Not that I thought there was anything wrong with the way you aproached it (like I said, it seemed like the common sense aproach to me) - it's more that I wanted to prove that the aproximation I'd been talking about earlier actually gave the expected results.
 

MrAl

Well-Known Member
Most Helpful Member
Not that I thought there was anything wrong with the way you aproached it (like I said, it seemed like the common sense aproach to me) - it's more that I wanted to prove that the aproximation I'd been talking about earlier actually gave the expected results.
Hi,

Well as they say, "It's all good" :)

Can i ask what motivated you to look for a solution when v2 is close to v1?
Just wondering why you would want to look for that if you didnt have anything else planned.
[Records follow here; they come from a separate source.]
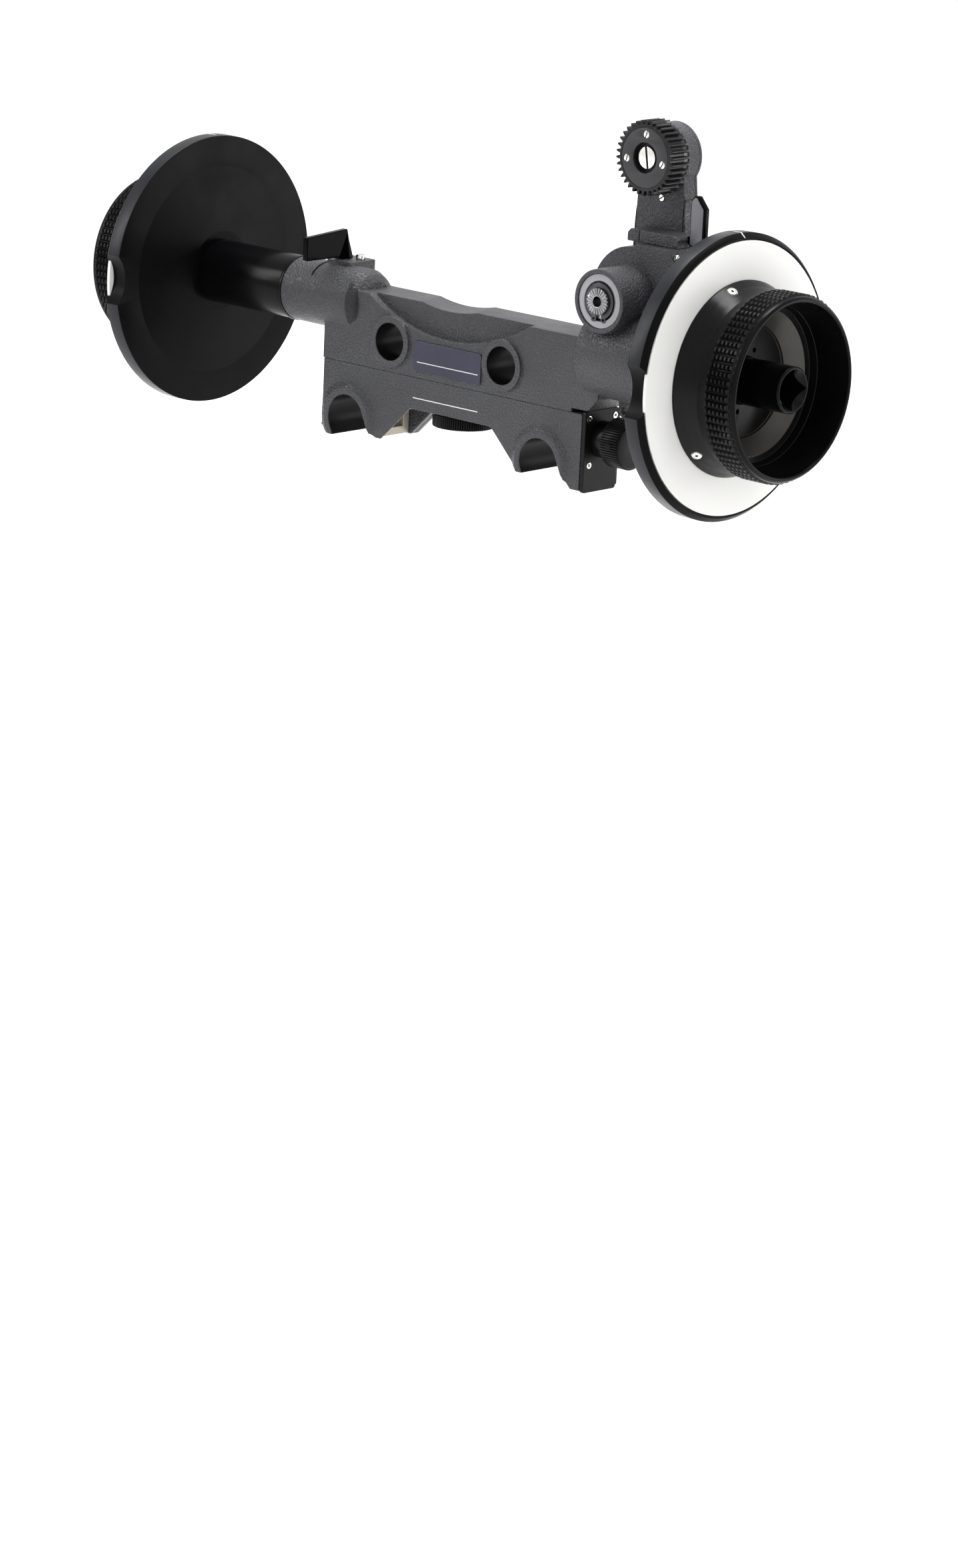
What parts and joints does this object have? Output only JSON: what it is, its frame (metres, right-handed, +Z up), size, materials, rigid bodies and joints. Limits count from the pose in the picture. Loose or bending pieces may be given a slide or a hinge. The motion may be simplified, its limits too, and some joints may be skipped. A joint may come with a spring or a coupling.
{
  "type": "follow focus unit",
  "caption": "Two-sided follow focus: hand wheels with white marking discs on a cross shaft, a geared swing arm, and a bridge that hooks over two support rods.",
  "frame": {"origin": "axis of the left 19 mm rod's seat, at the front face of the bridge", "axes": "+X from the left hand wheel to the right one, +Y back along the rods, +Z up"},
  "size_m": [0.3444, 0.1091, 0.1448],
  "materials": {
    "cast": "fine textured grey-black coating",
    "label": "dark blue-grey, bare",
    "black_plate": "satin black",
    "anodised": "satin black anodised",
    "white_disc": "matt white writing surface",
    "steel": "machined steel",
    "nickel": "bright nickel",
    "jaw": "warm grey hard-anodised",
    "gear_plastic": "matt black",
    "backing": "pale machined metal"
  },
  "bodies": {
    "housing": {"main_casting": "cast", "bridge_casting_left": "cast", "bridge_casting_right": "cast", "arm_guide_block": "cast", "housing_end_cap": "cast", "label_plate": "label", "bridge_back_plate_left": "black_plate", "bridge_back_plate_right": "black_plate", "bridge_end_plate": "black_plate", "index_disc_right": "anodised", "index_disc_left": "anodised", "extension_tube": "anodised", "extension_ring": "anodised", "output_bearing_front": "steel", "output_bearing_rear": "steel", "shaft_bearing_right": "steel", "shaft_bearing_left": "steel", "shaft_bearing_outer": "steel", "ear_screw": "nickel", "side_screw": "nickel", "end_plate_screws": "nickel"},
    "hand_wheels": {"wheel_shaft": "steel", "extension_shaft": "steel", "shaft_coupling": "steel", "drive_gear": "steel", "right_wheel": "anodised", "left_wheel": "anodised", "right_wheel_grip": "anodised", "left_wheel_grip": "anodised", "right_wheel_hub": "anodised", "left_wheel_hub": "anodised", "marking_disc_right": "white_disc", "marking_disc_left": "white_disc", "wheel_screws_right": "nickel", "wheel_screws_left": "nickel"},
    "output": {"output_shaft": "steel", "output_gear": "steel", "output_circlip": "steel"},
    "gear_arm": {"arm_casting": "cast", "arm_back_cover": "cast", "arm_axles": "steel", "arm_screw": "nickel"},
    "sun": {"sun_gear": "steel"},
    "lower_idler": {"idler_gear_lower": "steel"},
    "upper_idler": {"idler_gear_upper": "steel"},
    "lens_drive": {"lens_spindle": "steel", "lens_gear": "gear_plastic", "lens_gear_backing": "backing", "gear_cover_disc": "gear_plastic", "gear_cover_screws": "nickel", "gear_centre_screw": "nickel"},
    "arm_lock": {"arm_lock_lever": "black_plate"},
    "tube_clamp": {"extension_clamp_lever": "black_plate", "extension_clamp_bolt": "steel"},
    "knob": {"clamp_knob": "anodised", "clamp_screw": "steel"},
    "rod_clamp": {"clamp_bar": "steel", "left_jaw": "jaw", "right_jaw": "jaw"},
    "bridge_screw": {"bridge_thumbscrew": "anodised"}
  },
  "joints": [
    {"name": "wheel_spin", "type": "hinge", "parent": "housing", "child": "hand_wheels", "pos_m": [0.052, 0.0096, 0.0462], "axis": [1, 0, 0], "continuous": true},
    {"name": "output_spin", "type": "hinge", "parent": "housing", "child": "output", "pos_m": [0.1368, 0.0096, 0.06883], "axis": [0, 1, 0], "continuous": true},
    {"name": "arm_swing", "type": "hinge", "parent": "housing", "child": "gear_arm", "pos_m": [0.1368, 0.0257, 0.06883], "axis": [0, 1, 0], "range_deg": [-80, 8]},
    {"name": "sun_spin", "type": "hinge", "parent": "gear_arm", "child": "sun", "pos_m": [0.1368, 0.0291, 0.06883], "axis": [0, 1, 0], "continuous": true},
    {"name": "lower_idler_spin", "type": "hinge", "parent": "gear_arm", "child": "lower_idler", "pos_m": [0.1368, 0.0291, 0.08643], "axis": [0, 1, 0], "continuous": true},
    {"name": "upper_idler_spin", "type": "hinge", "parent": "gear_arm", "child": "upper_idler", "pos_m": [0.1368, 0.0291, 0.10403], "axis": [0, 1, 0], "continuous": true},
    {"name": "lens_gear_spin", "type": "hinge", "parent": "gear_arm", "child": "lens_drive", "pos_m": [0.1368, 0.0291, 0.12163], "axis": [0, 1, 0], "continuous": true},
    {"name": "arm_lock_turn", "type": "hinge", "parent": "housing", "child": "arm_lock", "pos_m": [0.156, 0.0215, 0.0921], "axis": [1, 0, 0], "range_deg": [0, 75]},
    {"name": "tube_clamp_turn", "type": "hinge", "parent": "housing", "child": "tube_clamp", "pos_m": [-0.018, 0.014, 0.0606], "axis": [0, 0, 1], "range_deg": [-75, 60]},
    {"name": "knob_turn", "type": "hinge", "parent": "housing", "child": "knob", "pos_m": [0.132, 0.0105, 0.0118], "axis": [1, 0, 0], "range_deg": [-2475, 0]},
    {"name": "rod_clamp_slide", "type": "slide", "parent": "housing", "child": "rod_clamp", "axis": [1, 0, 0], "range_m": [0, 0.0055]},
    {"name": "bridge_screw_turn", "type": "hinge", "parent": "housing", "child": "bridge_screw", "pos_m": [0.052, 0.012, 0.007], "axis": [0, 0, 1], "range_deg": [-1440, 0]}
  ],
  "couplings": [
    {"joint": "output_spin", "follows": "wheel_spin", "ratio": -1.6667},
    {"joint": "sun_spin", "follows": "wheel_spin", "ratio": -1.6667},
    {"joint": "lower_idler_spin", "follows": "wheel_spin", "ratio": 1.6667},
    {"joint": "upper_idler_spin", "follows": "wheel_spin", "ratio": -1.6667},
    {"joint": "lens_gear_spin", "follows": "wheel_spin", "ratio": 1.6667},
    {"joint": "knob_turn", "follows": "rod_clamp_slide", "rad_per_m": -7854}
  ]
}
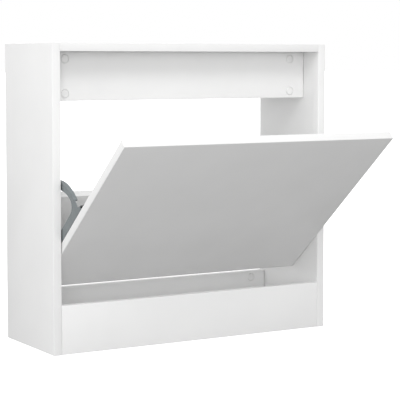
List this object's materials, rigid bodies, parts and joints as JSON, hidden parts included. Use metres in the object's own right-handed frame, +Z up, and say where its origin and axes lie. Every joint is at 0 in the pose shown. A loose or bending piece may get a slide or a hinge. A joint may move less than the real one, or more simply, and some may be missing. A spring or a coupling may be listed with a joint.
{
  "type": "shoe cabinet",
  "caption": "Low, shallow white shoe cabinet of foil-faced boards with one tilt-out flap on moulded side brackets, standing open.",
  "frame": {"origin": "on the floor, under the middle of the whole cabinet's box with the flap tilted open", "axes": "+X to the right seen from the front, +Y to the back, +Z up"},
  "size_m": [0.6, 0.4594, 0.57],
  "materials": {
    "white_board": "white melamine foil on chipboard, fine satin texture",
    "shelf_board": "pale grey foil, satin",
    "grey_plastic": "fine moulded texture",
    "white_plastic": "smooth moulded",
    "rubber": "matt black",
    "steel": "turned, zinc plated",
    "zinc": "die cast, bright"
  },
  "bodies": {
    "cabinet": {"side_panel_left": "white_board", "side_panel_right": "white_board", "top_panel": "white_board", "top_rail": "white_board", "plinth": "white_board", "lower_back_rail": "white_board", "pivot_pin_left": "steel", "stop_pin_left": "steel", "pivot_pin_right": "steel", "stop_pin_right": "steel", "top_rail_upper_left_cam": "zinc", "top_rail_upper_left_bolt": "steel", "top_rail_upper_left_cap": "white_plastic", "top_rail_upper_right_cam": "zinc", "top_rail_upper_right_bolt": "steel", "top_rail_upper_right_cap": "white_plastic", "top_rail_lower_left_cam": "zinc", "top_rail_lower_left_bolt": "steel", "top_rail_lower_left_cap": "white_plastic", "top_rail_lower_right_cam": "zinc", "top_rail_lower_right_bolt": "steel", "top_rail_lower_right_cap": "white_plastic", "lower_rail_upper_left_cam": "zinc", "lower_rail_upper_left_bolt": "steel", "lower_rail_upper_left_cap": "white_plastic", "lower_rail_upper_right_cam": "zinc", "lower_rail_upper_right_bolt": "steel", "lower_rail_upper_right_cap": "white_plastic", "lower_rail_lower_left_cam": "zinc", "lower_rail_lower_left_bolt": "steel", "lower_rail_lower_left_cap": "white_plastic", "lower_rail_lower_right_cam": "zinc", "lower_rail_lower_right_bolt": "steel", "lower_rail_lower_right_cap": "white_plastic", "top_panel_front_left_cam": "zinc", "top_panel_front_left_bolt": "steel", "top_panel_front_right_cam": "zinc", "top_panel_front_right_bolt": "steel", "top_panel_rear_left_cam": "zinc", "top_panel_rear_left_bolt": "steel", "top_panel_rear_right_cam": "zinc", "top_panel_rear_right_bolt": "steel", "plinth_left_cam": "zinc", "plinth_left_bolt": "steel", "plinth_right_cam": "zinc", "plinth_right_bolt": "steel"},
    "flap": {"flap_door": "white_board", "compartment_floor_board": "shelf_board", "compartment_back_board": "shelf_board", "flap_bracket_left": "grey_plastic", "flap_buffer_left": "rubber", "bracket_screw_left_1": "zinc", "bracket_screw_left_2": "zinc", "bracket_screw_left_3": "zinc", "flap_bracket_right": "grey_plastic", "flap_buffer_right": "rubber", "bracket_screw_right_1": "zinc", "bracket_screw_right_2": "zinc", "bracket_screw_right_3": "zinc"}
  },
  "joints": [
    {"name": "flap_hinge", "type": "hinge", "parent": "cabinet", "child": "flap", "pos_m": [0, 0.03863, 0.1984], "axis": [-1, 0, 0], "range_deg": [0, 50]}
  ]
}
Of course then just to add a little you might be interested in...

For the cap we have:
dv/dt=i/C

and for the resistor we have:
v=i*R

and since they are in series 'i' is the same for both and if we call the voltage source E then we have:
C*dv/dt=i
and
i=(E-vC)/R

and since these are both equal to 'i' we can equate the two and get:
C*dv/dt=(E-vC)/R
dv/dt=(E-vC)/RC

and vC here would be Vc1, but since it is time dependent it would be Vc(t):
dVc(t)/dt=(E-Vc(t))/RC

and that is the differential equation for the charging cap (and RC=R*C):
Solving that for Vc(t) gives the entire solution when Vc(0)=0.
For Vc(0) other than zero we have to add an initial voltage generator for the cap so there's a little more work but not much more.